"The first two months of the season," Choo said, "even before swinging, I was already thinking about where the ball would go. Now, I'm more focused on making contact. I'm not worried about where I'm hitting it. I'm seeing the ball and focusing on the contact area. Then, wherever the ball goes, it goes."
Entering Tuesday's game with Cincinnati, Choo had hit .287 with six home runs and 15 RBIs in his last 43 games, dating back to May 4. During that span, the outfielder -- now entrenched as the club's leadoff man -- has raised his season average to .265 from .209.
Three of Choo's home runs in that stretch have come in his last five games.
"We know that the power is there," Indians manager Manny Acta said. "It was about the consistency of his swing and being patient. It's starting to come. I know that at the end of the year his numbers are going to be there. He's pretty comfortable right now in a good spot. He gradually has gotten better since the beginning of the season."
Beyond his approach, Choo said a key has been improved production against fastballs.

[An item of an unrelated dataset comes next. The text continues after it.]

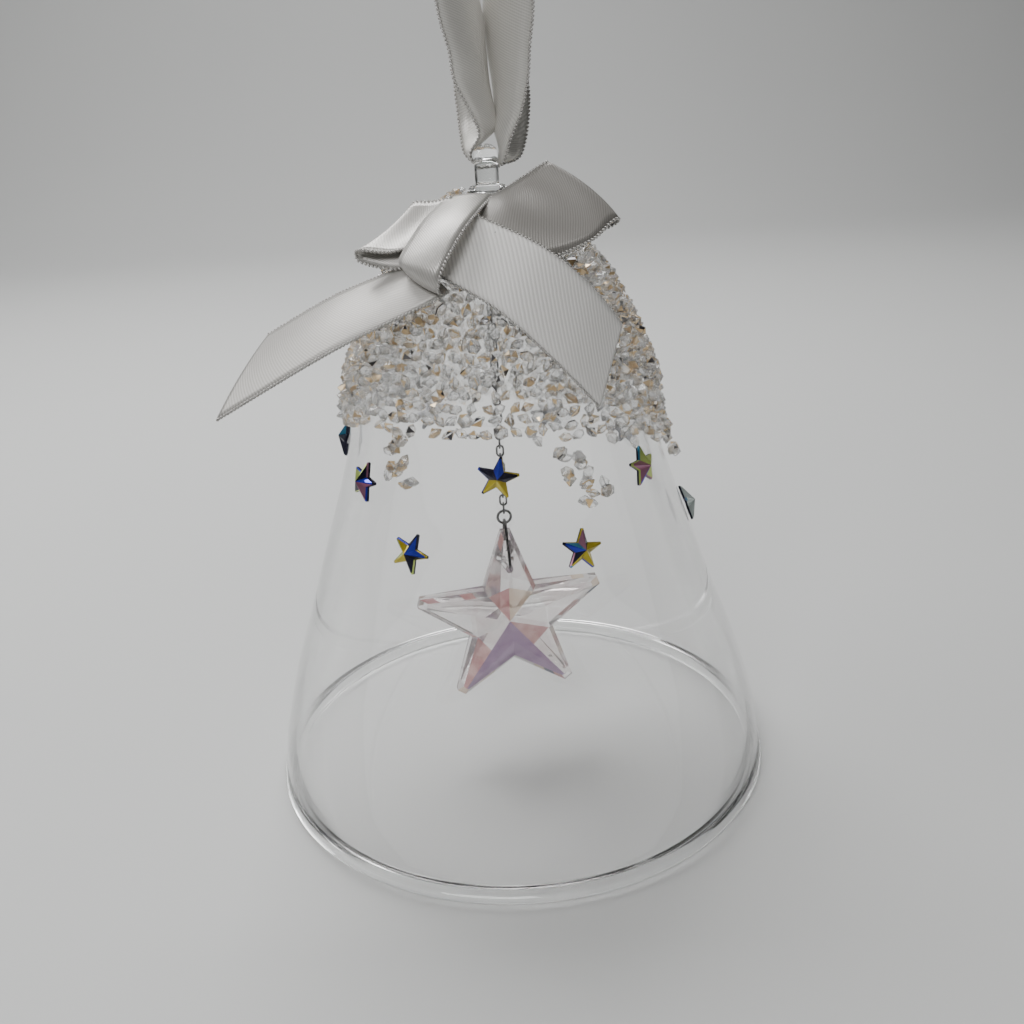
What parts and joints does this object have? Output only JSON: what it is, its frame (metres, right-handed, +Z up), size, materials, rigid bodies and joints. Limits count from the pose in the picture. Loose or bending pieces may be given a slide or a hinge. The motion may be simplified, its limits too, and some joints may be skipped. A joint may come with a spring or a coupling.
{
  "type": "glass bell",
  "caption": "Clear blown glass bell ornament with a crystal-covered dome, a satin bow and hanging loop, and a star clapper on a fine chain.",
  "frame": {"origin": "centre of the mouth, in the plane that the rim stands on", "axes": "+Z up along the bell's axis to the hanging loop, -Y the front that the bow's tails fall on, +X to the right"},
  "size_m": [0.076, 0.076, 0.1278],
  "materials": {
    "clear_glass": "clear, polished",
    "clear_adhesive": "clear, slightly cloudy",
    "clear_crystal": "facetted",
    "coated_crystal": "facetted, rainbow coated",
    "tinted_crystal": "facetted, pale rose and lilac coating",
    "dark_metal": "gunmetal plated",
    "satin_ribbon": "satin, pale grey"
  },
  "bodies": {
    "bell": {"glass_bell": "clear_glass", "crown_collar": "clear_glass", "hanging_eye": "clear_glass", "inner_hook": "clear_glass", "adhesive_bed": "clear_adhesive", "crown_crystals": "clear_crystal", "shoulder_crystals": "clear_crystal", "fringe_crystals": "clear_crystal", "skirt_stars": "coated_crystal", "bow_knot": "satin_ribbon", "bow_left_loop": "satin_ribbon", "bow_right_loop": "satin_ribbon", "bow_left_tail": "satin_ribbon", "bow_right_tail": "satin_ribbon"},
    "ribbon_loop": {"hanging_ribbon": "satin_ribbon"},
    "top_ring": {"top_ring": "dark_metal"},
    "upper_chain": {"upper_chain": "dark_metal"},
    "lower_chain": {"lower_chain": "dark_metal"},
    "jump_ring": {"jump_ring": "dark_metal"},
    "bail": {"pinch_bail": "dark_metal"},
    "star": {"star_clapper": "tinted_crystal"}
  },
  "joints": [
    {"name": "ribbon_swing", "type": "hinge", "parent": "bell", "child": "ribbon_loop", "pos_m": [0, 0, 0.0917], "axis": [0, 1, 0], "range_deg": [-12, 12]},
    {"name": "hook_swing", "type": "hinge", "parent": "bell", "child": "top_ring", "pos_m": [-0.0006, 0, 0.0805], "axis": [1, 0, 0], "range_deg": [-8, 8]},
    {"name": "chain_sway", "type": "hinge", "parent": "top_ring", "child": "upper_chain", "pos_m": [-0.0006, 0, 0.07899], "axis": [0, 1, 0], "range_deg": [-7, 7]},
    {"name": "chain_bend", "type": "hinge", "parent": "upper_chain", "child": "lower_chain", "pos_m": [-0.0006, 0, 0.06135], "axis": [1, 0, 0], "range_deg": [-7, 7]},
    {"name": "jump_ring_sway", "type": "hinge", "parent": "lower_chain", "child": "jump_ring", "pos_m": [-0.0006, 0, 0.04041], "axis": [0, 1, 0], "range_deg": [-8, 8]},
    {"name": "bail_swing", "type": "hinge", "parent": "jump_ring", "child": "bail", "pos_m": [-0.0006, 0, 0.0388], "axis": [0.9863, 0.165, 0], "range_deg": [-8, 8]},
    {"name": "star_turn", "type": "hinge", "parent": "bail", "child": "star", "pos_m": [-0.0006, 0, 0.0326], "axis": [-0.165, 0.9863, 0], "range_deg": [-10, 10]}
  ]
}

"I'm a very good fastball hitter," Choo said. "But in April and May, I had so many missed fastballs -- even at like 92-94 mph. I couldn't hit it. Foul balls. Swings and misses. That was a problem. There was something wrong with my timing.
"So I'm starting early and not thinking about where I'm hitting the ball, just focusing on the hitting area."
Choo believes hitting leadoff has helped him find his rhythm, because it has offered the chance to have more plate appearances each game.
"I don't mind any spot in the lineup," Choo said. "The only reason I like the leadoff spot, or being in the top of the order, is you get extra at-bats. That's why I like the top of the order. I think that's helped."